I initially misinterpreted this game quite a bit. I found 2-3 bad endings early on and thought that was the whole game, and was pretty disappointed.

But it turns out it's actually a 'gauntlet' structure game, with multiple binary choices, one leading to death/failure, one leading to success.

If you find the right path, the game leads you through several different ghosts, each of which are very distinct from each other. The 'failure' text actually gives a lot of background you can't get from just succeeding; fortunately, the other coded in mini check points for these parts of the game.
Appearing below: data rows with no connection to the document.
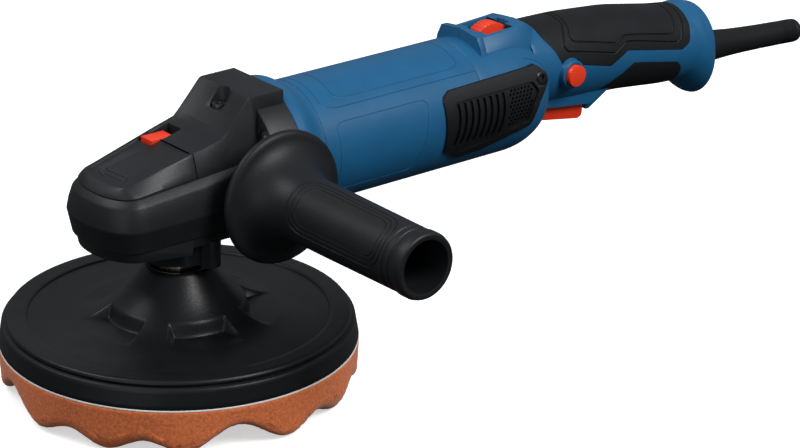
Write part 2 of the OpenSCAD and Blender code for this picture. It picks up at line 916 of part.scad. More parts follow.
module side_handle_grip() {
    root_r = 17.2;
    tip_r = 16.3;
    flare = [for (i = [0:7]) let (a = 90 * i / 7)
        [handle_flange_r - 2 - (handle_flange_r - 2 - root_r) * sin(a), 4 + 24 * (1 - cos(a))]];
    color([0.13, 0.14, 0.15]) translate([handle_x, -boss_y, handle_z]) rotate([90, 0, 0])
        rotate_extrude($fn = 96) polygon(concat(
            [[4.05, 0], [handle_flange_r - 0.8, 0], [handle_flange_r, 1], [handle_flange_r, 2.6]],
            flare,
            [[tip_r, handle_len - 12], [tip_r, handle_len - 1.5], [tip_r - 1, handle_len],
             [13.2, handle_len], [13.2, 40], [4.05, 40]]));
}

module side_handle_stud() {
    color("silver") ycyl(handle_x, handle_z, -boss_y - 30, -boss_y + 11, 4);
}

// ---- spindle lock ----

module spindle_lock_button() {
    top = plate_z(-2.5) - 0.8;
    color([0.91, 0.25, 0.11]) difference() {
        translate([-9, 7.6, top - 3.4]) cube([13, 9.4, 3.4]);
        translate([pin_x, pin_y, top - 5]) cylinder(r = pin_r, h = 3.5);
    }
}

module lock_pin() {
    color("silver") translate([pin_x, pin_y, 104]) cylinder(r = pin_r, h = plate_z(-2.5) - 2.3 - 104);
}

module lock_button_spring() {
    color("silver") translate([pin_x, pin_y, 114.1]) coil_spring(2.9, 0.35, 5, 9.9);
}

gear_housing();
head_front_cap();
head_rear_cover();
head_cover_screw();
bearing_flange();
bearing_flange_screws();
lower_bearing_outer();
dust_seal();
upper_bush();
front_bearing_outer();
motor_housing();
motor_housing_screws();
air_baffle();
stator_core();
field_coils();
brush_holders();
carbon_brushes();
brush_springs();
rear_bearing_outer();
rear_half(-1);  // rear_housing_left
rear_half(1);  // rear_housing_right
rear_housing_screws();
vent_grille(-1);  // vent_grille_left
vent_grille(1);  // vent_grille_right
grille_screws();
upper_grip();
lower_grip();
switch_body();
control_board();
cord_boot();
side_handle_grip();
side_handle_stud();
lock_button_spring();
spindle_shaft();
crown_gear();
spindle_collar();
lower_bearing_inner();
lower_bearing_balls();
backing_pad();
pad_insert();
hook_layer();
foam_pad();
armature_shaft();
bevel_pinion();
front_bearing_inner();
rear_bearing_inner();
armature_bearing_balls();
cooling_fan();
armature_core();
armature_windings();
commutator();
spindle_lock_button();
lock_pin();
trigger();
lock_on_button();
lock_on_spring();
speed_dial();
switch_plunger();
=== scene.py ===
"""Looks of the rotary polisher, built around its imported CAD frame. Lengths in the tables are millimetres."""

import math

import bmesh
import bpy
import numpy as np
from mathutils import Matrix, Vector


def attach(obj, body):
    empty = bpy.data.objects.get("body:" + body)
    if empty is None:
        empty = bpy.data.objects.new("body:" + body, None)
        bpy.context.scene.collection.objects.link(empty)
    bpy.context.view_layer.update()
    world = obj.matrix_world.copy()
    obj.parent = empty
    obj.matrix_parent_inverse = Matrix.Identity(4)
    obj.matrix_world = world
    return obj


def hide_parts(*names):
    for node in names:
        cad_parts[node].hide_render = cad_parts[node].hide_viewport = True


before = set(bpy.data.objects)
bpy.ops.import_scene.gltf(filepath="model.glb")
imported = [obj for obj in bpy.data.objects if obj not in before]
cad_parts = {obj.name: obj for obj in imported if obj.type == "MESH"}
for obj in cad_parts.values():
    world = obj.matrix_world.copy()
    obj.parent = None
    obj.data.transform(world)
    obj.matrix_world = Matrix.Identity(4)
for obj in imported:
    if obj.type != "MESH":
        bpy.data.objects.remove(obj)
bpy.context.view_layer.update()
MM = 0.001
AXIS_Z = 110.6  # height of the motor's axis
HANDLE_X, HANDLE_Z = 34.4, 102.9  # axis of the side handle and its sockets
BOSS_Y = 38.4  # face of the handle socket's boss


# ---- materials ----


def material(name, color, rough=0.5, metal=0.0, spec=0.5, mottle=0.12, mottle_mm=14.0,
             grain_mm=0.5, bump=0.25, rough_var=0.08, coat=0.0, sheen=0.0, wear=0.0):
    """Procedural material: blotchy colour, fine moulded grain, roughness that varies, and light worn edges."""
    mat = bpy.data.materials.new(name)
    mat.use_nodes = True
    nodes, links = mat.node_tree.nodes, mat.node_tree.links
    bsdf = nodes["Principled BSDF"]
    bsdf.inputs["Metallic"].default_value = metal
    bsdf.inputs["Specular IOR Level"].default_value = spec
    bsdf.inputs["Coat Weight"].default_value = coat
    bsdf.inputs["Coat Roughness"].default_value = 0.2
    bsdf.inputs["Sheen Weight"].default_value = sheen
    coords = nodes.new("ShaderNodeTexCoord")

    def noise(size_mm, detail):
        n = nodes.new("ShaderNodeTexNoise")
        n.inputs["Scale"].default_value = 1000.0 / size_mm
        n.inputs["Detail"].default_value = detail
        links.new(coords.outputs["Object"], n.inputs["Vector"])
        return n.outputs["Fac"]

    blotch = noise(mottle_mm, 3.0)
    grain = noise(grain_mm, 2.0)
    ramp = nodes.new("ShaderNodeValToRGB")
    ramp.color_ramp.elements[0].position = 0.3
    ramp.color_ramp.elements[1].position = 0.7
    ramp.color_ramp.elements[0].color = (*[c * (1 - mottle) for c in color], 1)
    ramp.color_ramp.elements[1].color = (*[min(1.0, c * (1 + mottle)) for c in color], 1)
    links.new(blotch, ramp.inputs["Fac"])
    shade = ramp.outputs["Color"]
    if wear:
        geometry = nodes.new("ShaderNodeNewGeometry")
        edge = nodes.new("ShaderNodeMapRange")
        edge.inputs["From Min"].default_value = 0.51
        edge.inputs["From Max"].default_value = 0.62
        edge.inputs["To Max"].default_value = wear
        links.new(geometry.outputs["Pointiness"], edge.inputs["Value"])
        mix = nodes.new("ShaderNodeMix")
        mix.data_type = "RGBA"
        mix.inputs["B"].default_value = (*[min(1.0, 0.06 + 2.2 * c) for c in color], 1)
        links.new(edge.outputs["Result"], mix.inputs["Factor"])
        links.new(shade, mix.inputs["A"])
        shade = mix.outputs["Result"]
    links.new(shade, bsdf.inputs["Base Color"])
    spread = nodes.new("ShaderNodeMapRange")
    spread.inputs["To Min"].default_value = max(0.02, rough - rough_var)
    spread.inputs["To Max"].default_value = min(1.0, rough + rough_var)
    links.new(grain, spread.inputs["Value"])
    links.new(spread.outputs["Result"], bsdf.inputs["Roughness"])
    relief = nodes.new("ShaderNodeBump")
    relief.inputs["Strength"].default_value = bump
    relief.inputs["Distance"].default_value = 0.0002
    links.new(grain, relief.inputs["Height"])
    links.new(relief.outputs["Normal"], bsdf.inputs["Normal"])
    return mat


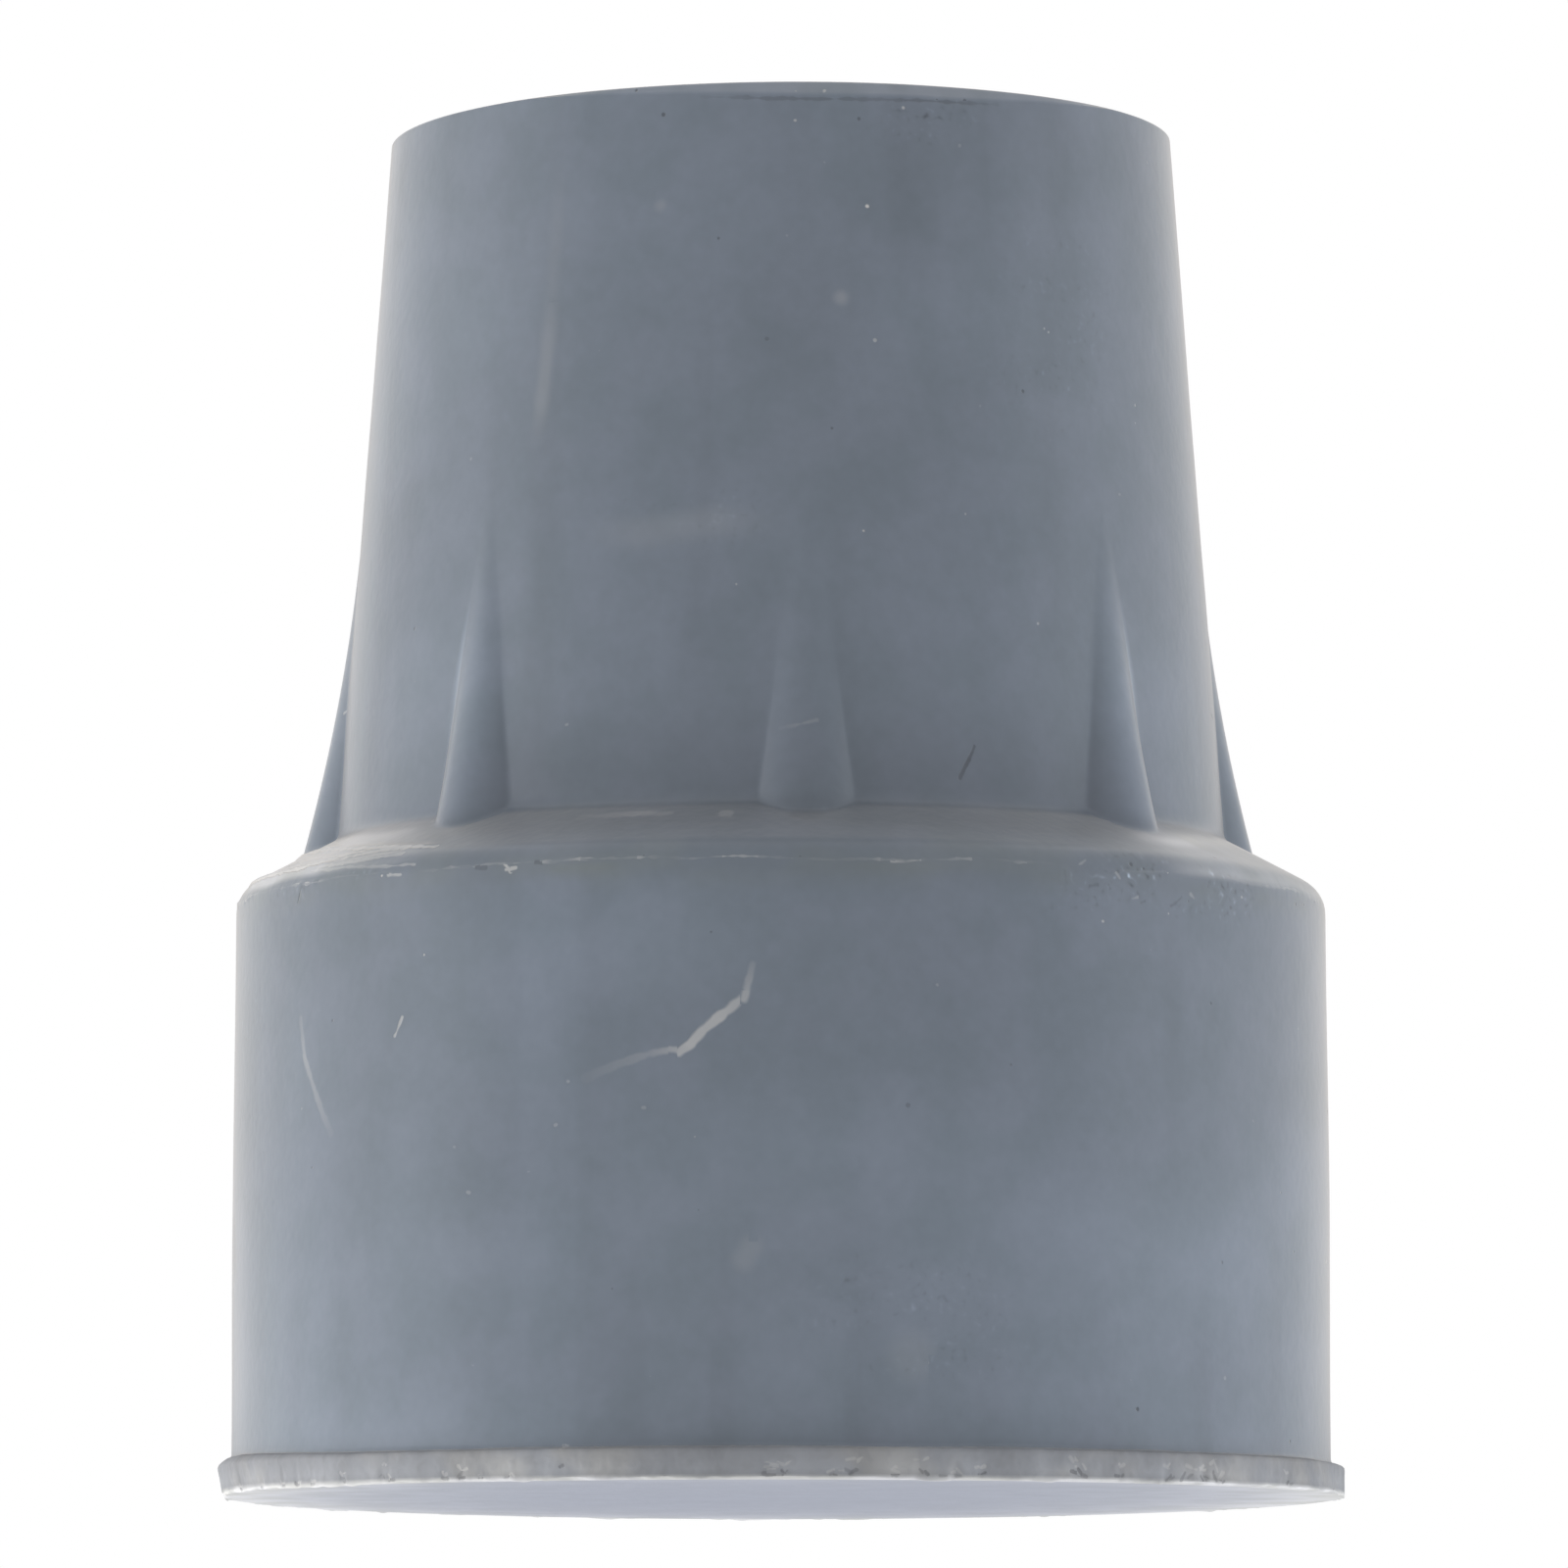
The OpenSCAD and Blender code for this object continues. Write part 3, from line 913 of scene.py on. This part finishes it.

I enjoyed this the most out of the texture games I tried during this competition. It had some interesting themes about grief and those who may or may not deserve it, as well as the fun cast of characters. It is polished and descriptive and has interesting interactivity, but I didn't feel a strong emotional connection for some reason or another. Worth checking out.

This was my former review:
This is a tiny game written in the Texture language, which involves dragging verbs onto nouns.

When I say tiny, I mean it's only 3 or 4 screens, with 1-3 possible actions per screen and a couple paragraphs per page.

Tiny isn't necessarily bad; I love the Twiny jam games, which had < 100 words each, and even made some of my own games inspired by them. But this game and story don't have any features that benefit from brevity, like branching or innovative twists.